Há dez anos, o cineasta Eduardo Baggio pesquisava no Arquivo Público para um trabalho quando se deparou com uma manchete em um jornal: "Órfãos de pais vivos." Curioso, desviou do foco e descobriu uma das facetas das colônias para portadores de hanseníase então chamados de leprosos criadas no Brasil nas décadas de 1930 e 1940. Além da internação compulsória, muitas mulheres foram separadas de seus filhos, que acabaram adotados por outras pessoas com o aval da lei. Baggio mergulhou na história. O resultado é o documentário Santa Teresa, que estreia hoje no Festival Olhar de Cinema, dentro da mostra Mirada Paranaense.

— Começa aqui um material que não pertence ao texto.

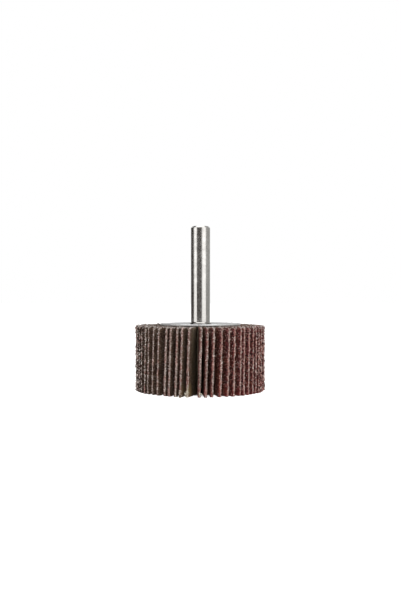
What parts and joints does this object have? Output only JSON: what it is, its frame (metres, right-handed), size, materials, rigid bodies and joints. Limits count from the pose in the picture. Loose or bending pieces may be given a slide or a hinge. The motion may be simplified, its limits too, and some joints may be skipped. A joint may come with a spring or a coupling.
{
  "type": "flap wheel",
  "caption": "Shank-mounted abrasive flap wheel: strips of abrasive cloth fanned round a resin core on a steel spindle, for sanding and blending in a drill or die grinder.",
  "frame": {"origin": "on the wheel's axis, in the plane of the flaps' open ends, on which the wheel stands", "axes": "+Z along the axis, from the flaps to the shank's free end; -Y is the side that the picture shows"},
  "size_m": [0.04, 0.04, 0.0508],
  "materials": {
    "shank_steel": "bright ground",
    "disc_steel": "satin",
    "resin": "cast, slightly glossy",
    "abrasive_cloth": "coarse grit on cloth"
  },
  "bodies": {
    "root": {"shank": "shank_steel", "end_disc": "disc_steel", "resin_core": "resin", "flap_01": "abrasive_cloth", "flap_02": "abrasive_cloth", "flap_03": "abrasive_cloth", "flap_04": "abrasive_cloth", "flap_05": "abrasive_cloth", "flap_06": "abrasive_cloth", "flap_07": "abrasive_cloth", "flap_08": "abrasive_cloth", "flap_09": "abrasive_cloth", "flap_10": "abrasive_cloth", "flap_11": "abrasive_cloth", "flap_12": "abrasive_cloth", "flap_13": "abrasive_cloth", "flap_14": "abrasive_cloth", "flap_15": "abrasive_cloth", "flap_16": "abrasive_cloth", "flap_17": "abrasive_cloth", "flap_18": "abrasive_cloth", "flap_19": "abrasive_cloth", "flap_20": "abrasive_cloth", "flap_21": "abrasive_cloth", "flap_22": "abrasive_cloth", "flap_23": "abrasive_cloth", "flap_24": "abrasive_cloth", "flap_25": "abrasive_cloth", "flap_26": "abrasive_cloth", "flap_27": "abrasive_cloth", "flap_28": "abrasive_cloth", "flap_29": "abrasive_cloth", "flap_30": "abrasive_cloth", "flap_31": "abrasive_cloth", "flap_32": "abrasive_cloth", "flap_33": "abrasive_cloth", "flap_34": "abrasive_cloth", "flap_35": "abrasive_cloth", "flap_36": "abrasive_cloth", "flap_37": "abrasive_cloth", "flap_38": "abrasive_cloth", "flap_39": "abrasive_cloth", "flap_40": "abrasive_cloth", "flap_41": "abrasive_cloth", "flap_42": "abrasive_cloth", "flap_43": "abrasive_cloth", "flap_44": "abrasive_cloth", "flap_45": "abrasive_cloth", "flap_46": "abrasive_cloth", "flap_47": "abrasive_cloth", "flap_48": "abrasive_cloth", "flap_49": "abrasive_cloth", "flap_50": "abrasive_cloth", "flap_51": "abrasive_cloth", "flap_52": "abrasive_cloth", "flap_53": "abrasive_cloth", "flap_54": "abrasive_cloth", "flap_55": "abrasive_cloth", "flap_56": "abrasive_cloth", "flap_57": "abrasive_cloth"}
  },
  "joints": []
}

"Os filhos eram retirados e levados para uma espécie de educandário e, por vezes, adotados por outras famílias, mesmo estando muito próximos das crianças. Essa é uma das situações drásticas dessa política higienista no tratamento da hanseníase que existiu no Brasil e no mundo", conta o cineasta, sobre a então colônia que dá nome ao filme, localizada na cidade de São Pedro de Alcântara, na região metropolitana de Florianópolis.
O documentário, seu trabalho de doutorado em Comunicação e Semiótica pela PUC de São Paulo, foi feito com recursos próprios e equipe reduzida além dele, Maurício Baggio ficou responsável pela direção de fotografia e Demian Garcia pelo som. As jornalistas Milena Emilião e Natália Tereza o auxiliaram na pesquisa.
Baggio centrou a história no hoje Hospital Santa Teresa, especializado em tratamentos ligados a doenças de pele, e que mantém remanescentes da internação compulsória das décadas passadas. Uma das personagens do filme, que tem 84 anos, vive no local desde os 14. "Ela não sabe viver fora de lá, e hoje isso é um direito. O estado tem a obrigação de manter aqueles que optam por ficar. Perto de 30 pessoas são remanescentes", relata.
O cineasta buscou locais em São Paulo e Minas Gerais que ainda abrigam esses pacientes, mas não conseguiu autorização para filmar. "Tive muitas negativas. Muitos estados não querem falar sobre essas colônias, porque elas geram custo e não são um investimento de saúde do qual se faz propaganda. É a manutenção do que foi feito no passado, e não sabem se foi correto ou não."
Discussão
A intenção do cineasta não foi a de esclarecer as histórias. "Não é a explicação de tudo, é uma ponta para que as pessoas saibam que elas ainda estão nesses lugares", diz Baggio, que não quer julgar a medida tomada na época. "Entendo que quando se descobriu que a doença era contagiosa, o estado e a sociedade buscaram uma saída para a hanseníase. Mas é importante ver as sequelas dessa internação compulsória na vida dessas pessoas."
O cineasta também pretende que o documentário sirva para refletir sobre as políticas de isolamento, assunto polêmico no país, principalmente em relação aos usuários de crack. "No caso da hanseníase, foi feito em nome da saúde pública, e acabou sendo muito drástico com a vida das pessoas", frisa.
Mirada
Santa Teresa será o primeiro filme exibido dentro da mostra Mirada Paranaense, que proporciona para a produção local o mesmo espaço e horários nobres de outras mostras. Além do documentário de Baggio (um longa-metragem), curtas-metragens de cineastas locais serão exibidos a partir de amanhã em sessões com blocos de cinco filmes.
Além disso, filmes premiados de produtores paranaense, como Aquilo Que Fazemos com as Nossas Desgraças, de Arthur Tuoto, e A Que Deve a Honra da Ilustre Visita Este Simples Marquês?, de Rafael Urban e Terence Keller, fazem parte das mostras Outros Olhares Longa e Olhar Itinerante, respectivamente.